On Oct 16, 2018, at 5:10 PM, Boespflug, Mathieu
<[email protected]<mailto:[email protected]> <mailto:[email protected]>> wrote:
Since I was pinged up-thread, might as well chime in. If only to say
"I agree": selection bias is what it is. Taylor's efforts to come to
this committee are laudable. And really could help mitigate some
issues we've seen with other surveys. Selection bias isn't something
worth agonizing over, provided we're careful to say in the analysis of
the results: "We found that X% of the respondents of this survey use
Y", not "X% of Haskell devs use Y".
On Tue, 16 Oct 2018 at 21:02, Simon Peyton Jones via Haskell-community
<[email protected]<mailto:[email protected]>
<mailto:[email protected]>> wrote:
| Hi Taylor. I like the way you pose things here: "I don't expect that
| to remove selection bias, but it will let me (us, really) say: We're
| doing this together for the benefit of all sides". I think that's a
| better place to start from.
I like this too -- and like Gershom, I'd delete "sides". We aspire
to work together, not on different sides.

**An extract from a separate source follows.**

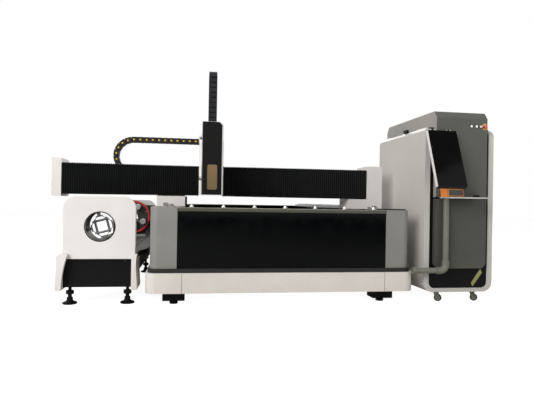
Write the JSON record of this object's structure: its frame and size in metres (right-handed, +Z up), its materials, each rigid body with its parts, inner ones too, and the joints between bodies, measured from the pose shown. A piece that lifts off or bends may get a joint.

| earlier I've been thinking about a bit, where you wrote: "My goal is
| for this survey to be *the* authoritative Haskell survey and for the
| community to broadly accept it's results."
This sounds a bit too exclusive to me, and implicitly critical of other
work. Better to stick to the positives: you simply want the
opinions of a broad constituency on a broad range of questions.
| Anyway, this is all a long-winded way of suggesting that it might be
| good if the purpose of the survey was explicitly set out as trying to
| inform developers of haskell libraries and tools (and educational
| materials) regarding the systems their potential users work on and
| develop, and their habits and practices in doing so, and where they
| encounter difficulty. That is explicitly as a way of learning rather
| than as any sort of horse-race or popularity contest.
That sounds good to me -- but again in drafting the goals I'd stick
to the positives, and not speak about horse-races.